Sleep. We spend a third of our lives doing it and yet precious little is known why. Scientists continue to try to unpack the phenomena that unite us all, but we’re not even sure how much we need.

Conventional wisdom says eight hours is the gold standard, but then again, that might be a product of arithmetic: studies show that, on average, we get between seven and nine hours a night. Eight falls right in the middle and is an easy number to pass around.

But from an athlete’s standpoint, high-performing stars often shirk the rule in favour of a great deal more. NBA legend LeBron James aims for ten hours a night, while Floyd Mayweather enjoys an incredible 12 hours and routinely wakes at 2 o’clock in the afternoon.

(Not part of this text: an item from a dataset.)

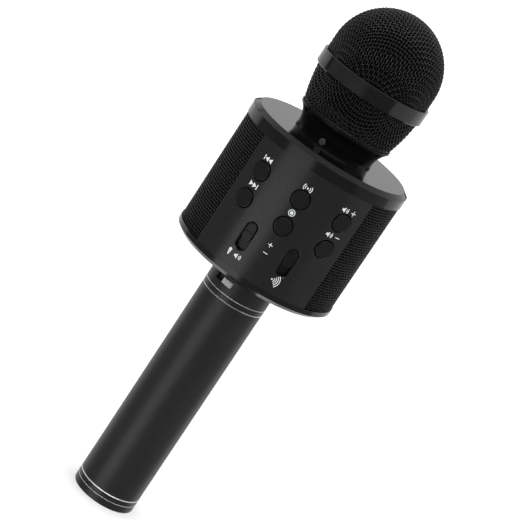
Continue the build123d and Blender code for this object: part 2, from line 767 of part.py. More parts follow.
def grille_basket():
    low, middle, high = basket_arc(0)
    low_in, middle_in, high_in = basket_arc(MESH_THICKNESS)
    outline = ThreePointArc(low, middle, high) + Line(high, high_in)
    outline += ThreePointArc(high_in, middle_in, low_in) + Line(low_in, low)
    return revolve(Plane.XZ * make_face(outline), Axis.Z)


def grille_band():
    outer = HEAD_RADIUS + BAND_PROUD
    band = tube(outer, outer - BAND_WALL, band_base, band_top)
    return chamfer(circles_of(band, outer), BAND_CHAMFER)


def domed_shell(outer, thickness, base, centre):
    """Short straight wall with half a ball on top of it."""
    solid = rod(outer, base, centre) + Pos(0, 0, centre) * Sphere(outer)
    hollow = rod(outer - thickness, base, centre) + Pos(0, 0, centre) * Sphere(outer - thickness)
    shell = solid - hollow
    return shell - rod(2 * outer, base - 3 * outer, base)


def grille_dome():
    return domed_shell(HEAD_RADIUS, MESH_THICKNESS, band_top, dome_centre)


def grille_thread_ring():
    inner = THREAD_RADIUS + RUNNING_GAP
    return tube(inner + THREAD_RING_WALL, inner, head_base, head_base + THREAD_RING_HEIGHT)


def grille_washer():
    inner = THREAD_RADIUS + 2 * RUNNING_GAP
    return tube(NECK_RIM_RADIUS - 2 * BASKET_BASE_INSET, inner, neck_top, head_base)


def windscreen_foam():
    """Foam lining that follows the inside of the basket, the band and the dome."""
    inset = MESH_THICKNESS + FOAM_GAP
    foam_base = head_base + THREAD_RING_HEIGHT
    outer_low, outer_middle, outer_high = basket_arc(inset)
    inner_low, inner_middle, inner_high = basket_arc(inset + FOAM_THICKNESS)
    outline = ThreePointArc(outer_low, outer_middle, outer_high) + Line(outer_high, inner_high)
    outline += ThreePointArc(inner_high, inner_middle, inner_low) + Line(inner_low, outer_low)
    lower = revolve(Plane.XZ * make_face(outline), Axis.Z) - rod(2 * HEAD_RADIUS, neck_top, foam_base)
    upper = domed_shell(HEAD_RADIUS - inset - BASKET_TOP_INSET, FOAM_THICKNESS, band_base, dome_centre)
    return lower + upper


def capsule_cushion():
    """Rubber cup that stands on the neck and holds the capsule."""
    base = neck_top + THREAD_LENGTH
    cup = tube(CAPSULE_RADIUS + CUP_WALL, LEAD_HOLE_RADIUS, base, base + CUP_HEIGHT)
    return cup - rod(CAPSULE_RADIUS, base + CUP_FLOOR, base + CUP_HEIGHT)


def mic_capsule():
    base = neck_top + THREAD_LENGTH + CUP_FLOOR
    capsule = rod(CAPSULE_RADIUS, base, base + CAPSULE_LENGTH)
    return fillet(capsule.edges().group_by(Axis.Z)[-1], CAPSULE_FILLET)


# ---------------------------------------------------------------- leads


def capsule_lead():
    """Screened lead from the capsule, down through the neck and back to the main board."""
    start = neck_top + THREAD_LENGTH + CUP_FLOOR
    board_height = frame_top - LEAD_BOARD_MARGIN
    points = ((0, 0, start), (0, 0, board_height + LEAD_BEND_RUN), (0, MAIN_BOARD_Y / 2, board_height),
              (0, MAIN_BOARD_Y, board_height))
    return bent_lead(CAPSULE_LEAD_RADIUS, points, LEAD_BEND_RADIUS)


def battery_leads():
    """Two leads from the cell's upper contact through the collar to the main board."""
    board_height = frame_base + LEAD_BOARD_MARGIN
    leads = []
    for side in (-1, 1):
        x = side * BATTERY_LEAD_SPACING
        points = ((x, 0, contact_base + CONTACT_THICKNESS), (x, 0, board_height - LEAD_BEND_RUN),
                  (x, MAIN_BOARD_Y / 2, board_height), (x, MAIN_BOARD_Y, board_height))
        leads.append(bent_lead(BATTERY_LEAD_RADIUS, points, LEAD_BEND_RADIUS))
    return Compound(children=leads)


def speaker_leads():
    """A short lead from the back of each magnet out to the main board."""
    start = speaker_back - SPEAKER_SHEET - MAGNET_HEIGHT
    leads = []
    for side in (-1, 1):
        x = side * start / 2
        low = speaker_height - MAGNET_RADIUS / 2
        points = ((side * start, 0, low), (x, 0, low), (x, MAIN_BOARD_Y, low))
        leads.append(bent_lead(SPEAKER_LEAD_RADIUS, points, start / 3))
    return Compound(children=leads)


# ---------------------------------------------------------------- assembly

nodes = {
    "end_cap": end_cap(),
    "end_cap_seal": end_cap_seal(),
    "cap_contact": cap_contact(),
    "tail_trim_ring": trim_ring(END_CAP_HEIGHT, cap_spigot_radius + RUNNING_GAP),
    "handle_tube": handle_tube(),
    "upper_trim_ring": trim_ring(tube_top, collar_spigot_outer),
    "handle_collar": handle_collar(),
    "power_switch_knob": power_switch_knob(),
    "power_switch_body": power_switch_body(),
    "battery_sleeve": battery_sleeve(),
    "battery_cell": battery_cell(),
    "battery_contact": battery_contact(),
    "battery_spring": battery_spring(),
    "bottom_cover": bottom_cover(),
    "top_cover": top_cover(),
    "front_panel": front_panel(),
    "rear_panel": rear_panel(),
    "side_grille_left": side_grille(-90),
    "side_grille_right": side_grille(90),
    "chassis": chassis(),
    "cover_screws": cover_screws(),
    "mic_volume_slider": fader_knob(FADER_ANGLES[0]),
    "echo_slider": fader_knob(FADER_ANGLES[1]),
    "button_board": button_board(),
    "tact_switches": tact_switches(),
    "slider_housings": fader_housings(),
    "main_board": main_board(),
    "card_socket": socket_block(card_height, CARD_SIZE, CARD_MOUTH),
    "usb_socket": socket_block(usb_height, USB_SIZE, USB_MOUTH, USB_TONGUE),
    "charge_socket": socket_block(charge_height, CHARGE_SIZE, CHARGE_MOUTH, CHARGE_TONGUE),
    "aux_jack_socket": aux_jack_socket(),
    "neck_housing": neck_housing(),
    "neck_lock_nut": neck_lock_nut(),
    "status_led_lens": status_led_lens(),
    "grille_washer": grille_washer(),
    "grille_thread_ring": grille_thread_ring(),
    "grille_basket": grille_basket(),
    "grille_band": grille_band(),
    "grille_dome": grille_dome(),
    "windscreen_foam": windscreen_foam(),
    "capsule_cushion": capsule_cushion(),
    "mic_capsule": mic_capsule(),
    "capsule_lead": capsule_lead(),
    "battery_leads": battery_leads(),
    "speaker_leads": speaker_leads(),
}

for side, word in ((-1, "left"), (1, "right")):
    nodes[f"speaker_frame_{word}"] = speaker_frame(side)
    nodes[f"speaker_cone_{word}"] = speaker_cone(side)
    nodes[f"speaker_magnet_{word}"] = speaker_magnet(side)
    nodes[f"speaker_gasket_{word}"] = speaker_gasket(side)

button_names = (("previous", "scan", "volume_up"), ("next", "record", "volume_down"))
for height, row in zip(button_rows, button_names):
    for angle, word in zip(BUTTON_ANGLES, row):
        nodes[f"{word}_button"] = push_button(angle, height)

os.makedirs("parts", exist_ok=True)
for name, solid in nodes.items():
    export_step(solid, f"parts/{name}.step")
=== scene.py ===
import json
from math import cos, pi, radians, sin, sqrt

import bmesh
import bpy
import numpy as np
from mathutils import Matrix, Vector, noise


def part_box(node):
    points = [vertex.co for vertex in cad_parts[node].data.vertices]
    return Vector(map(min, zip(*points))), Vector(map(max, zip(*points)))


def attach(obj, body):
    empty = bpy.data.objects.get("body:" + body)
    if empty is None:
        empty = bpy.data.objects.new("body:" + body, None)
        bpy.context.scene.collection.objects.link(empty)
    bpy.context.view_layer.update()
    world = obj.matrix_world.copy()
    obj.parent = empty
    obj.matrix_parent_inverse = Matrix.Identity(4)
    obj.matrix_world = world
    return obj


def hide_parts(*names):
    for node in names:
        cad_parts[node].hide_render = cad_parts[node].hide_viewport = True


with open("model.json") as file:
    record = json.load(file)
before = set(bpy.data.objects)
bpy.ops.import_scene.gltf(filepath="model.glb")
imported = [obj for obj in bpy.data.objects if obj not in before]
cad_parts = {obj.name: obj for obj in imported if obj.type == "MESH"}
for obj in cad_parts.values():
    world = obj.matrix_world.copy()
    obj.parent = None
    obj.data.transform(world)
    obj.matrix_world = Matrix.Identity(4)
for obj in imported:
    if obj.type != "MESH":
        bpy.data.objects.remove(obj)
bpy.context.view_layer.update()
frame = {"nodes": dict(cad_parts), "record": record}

# Karaoke microphone: the woven head, the mesh grilles and their cloth, which is also painted shade for
# the inside of the body, the foam, the printed signs, the finishes and the studio. Metres, +Z up, the
# controls face -Y. Angles are degrees round the body from -Y towards +X.

MM = 0.001

# ---------------------------------------------------------------- sizes

# Camera
CAMERA_AZIMUTH = -1.7
CAMERA_DISTANCE = 852 * MM
CAMERA_HEIGHT = 347 * MM
CAMERA_SIDESTEP = 0.94 * MM
CAMERA_PITCH = 14.3
CAMERA_ROLL = 33.5
CAMERA_LENS = 140.7
CAMERA_SENSOR = 36.0

# Woven wire of the head
HEAD_PITCH = 1.5 * MM
HEAD_WIRE_WIDTH = 0.54 * MM
HEAD_WIRE_HEIGHT = 0.48 * MM
HEAD_WIRE_SIDES = 6
BASKET_FOOT_INSET = 0.3 * MM
BASKET_BELLY = 0.45 * MM
BASKET_FOOT_SPREAD = 1.05
BASKET_ROWS = 200
HEM_WIDTH = 0.9 * MM
HEM_SIDES = 10
HEM_AROUND = 160
BAND_BURY = 0.2 * MM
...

The Real Madrid football team get a 1PM siesta during every training session and Michael Phelps is a firm believer in an extra hour of shut-eye.

Sleep is vital to survival. We grow muscle tissues, synthesise proteins and lay the foundation for tissue repair when we sleep. Perhaps more pertinently, our brains benefit too, organizing new memories and gearing up for a new day.

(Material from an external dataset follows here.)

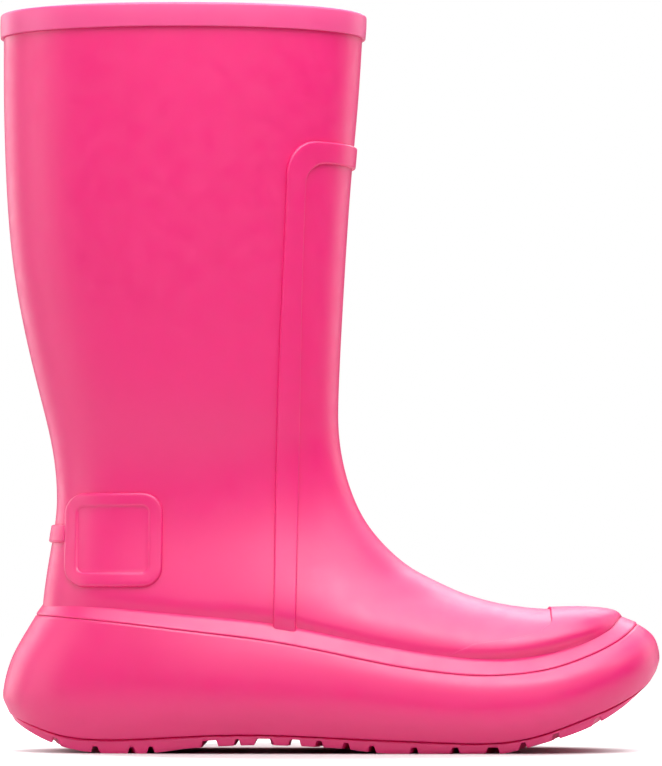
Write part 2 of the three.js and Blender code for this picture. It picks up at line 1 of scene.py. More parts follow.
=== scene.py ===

On less than six hours of shut-eye a night, most of us will struggle to concentrate in the morning. A lack of sleep has a cumulative negative effect, day by day. Yet within weeks, our brains trick us into feeling normal again. Scientists posit that people running low on sleep take bigger risks, exhibiting behaviour commonly associated with alcohol consumption. That might explain the excessive risk-taking you find on Wall Street, where sleep is hard to come by.

One thing is clear: if you’re exercising, you need to give your body rest.

Here are some tips to bear in mind:

 

  • Try to go to bed at the same time each night, and wake at the same time every morning. This will boost alertness and aid your internal clock. It’s also useful advice for headache sufferers.
  • Sleep in darkness. Our bodies operate on a natural biological rhythm and we seek an absence of light when it’s time to get rest.
  • If you’re struggling to sleep, up your exercise quotient. A regular gym routine is proven to contribute to good quality sleep.
  • Put your phone away: studies show that phones and computers emit the kind of light that keeps your brain active. If you want uninterrupted sleep, dispense with phones and laptops an hour before bed and choose a book to read instead.

 

In the end, sticking to a regular routine is crucial. Our bodies benefit from routine, and a regular sleep cycle will immediately make you feel better.